Parafraseando el titular del artículo “Se hundió la soberbia” (EL COMERCIO, sábado 30 de abril de 2016), permítame decir que también debe hundirse la vanidad. El Sr. Pablo Cuvi, en un ameno relato se remite a experiencias de su niñez y refiere casos reales trágicos, deportivos y cinematográficos para concluir que, tarde o temprano, los soberbios reciben su castigo.
Yo deseo referirme a un ejemplo del cine, no tan reciente ni lejano: la película ‘El abogado del diablo’. En esta, un joven abogado se desborda en vanidad por que gana todos los casos. Nadie como él, al punto que es contratado por una prestigiosa firma a la que llega sin saber que el dueño era el diablo. Continúa su racha ganadora hasta que su jefe, el diablo (Al Pacino), le revela la verdad: era él quien le auspiciaba sus triunfos fuente de su vanidad; triunfos que, obviamente, no les asumía con humildad.
La lección que deja la película se sintetiza en la frase que con sabor a triunfo expresa el diablo: “vanidad, mi pecado favorito”. Esa vanidad, orgullo fatuo que tienen algunas personas se vuelve muy peligrosa cuando el vanidoso tiene poder y está “… obnubilado porque creen saberlo todo…”, como acertadamente escribe en la misma edición el señor embajador José Ayala Lasso.
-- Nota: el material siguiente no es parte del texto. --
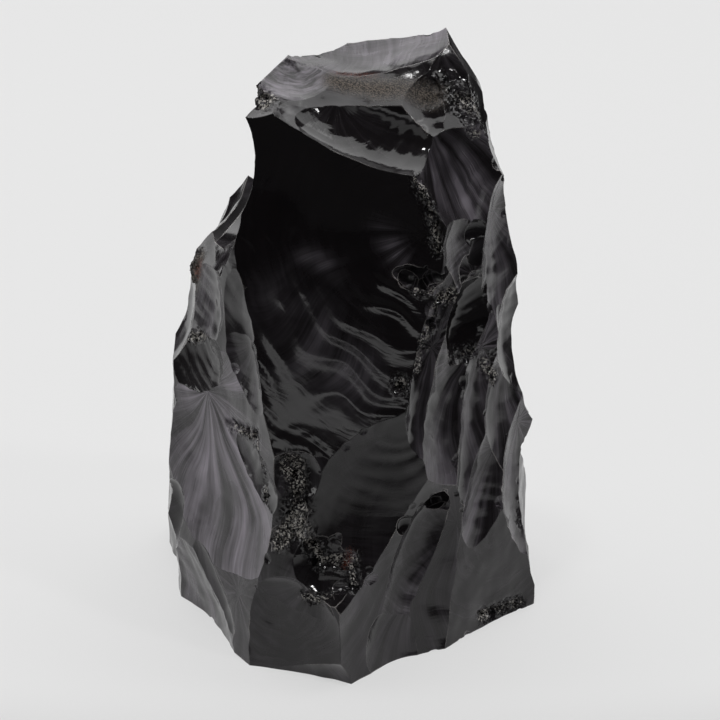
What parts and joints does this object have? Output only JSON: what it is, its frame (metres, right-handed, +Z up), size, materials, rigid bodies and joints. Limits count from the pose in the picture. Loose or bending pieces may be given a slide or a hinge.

A este pecado favorito del diablo se lo combate con humildad, valor humano y divino que nos permite disfrutar moderadamente de los triunfos y procesar adecuadamente los fracasos. Los primeros no nos llevan al cielo y los segundos tampoco al infierno. En las actuales circunstancias, muy duras para el Ecuador, es la oportunidad para que gobernantes (principalmente) y gobernados actuemos con humildad, pues tarde o temprano, seguramente en el 2017, los vanidosos, que creen saberlo todo, recibirán su castigo.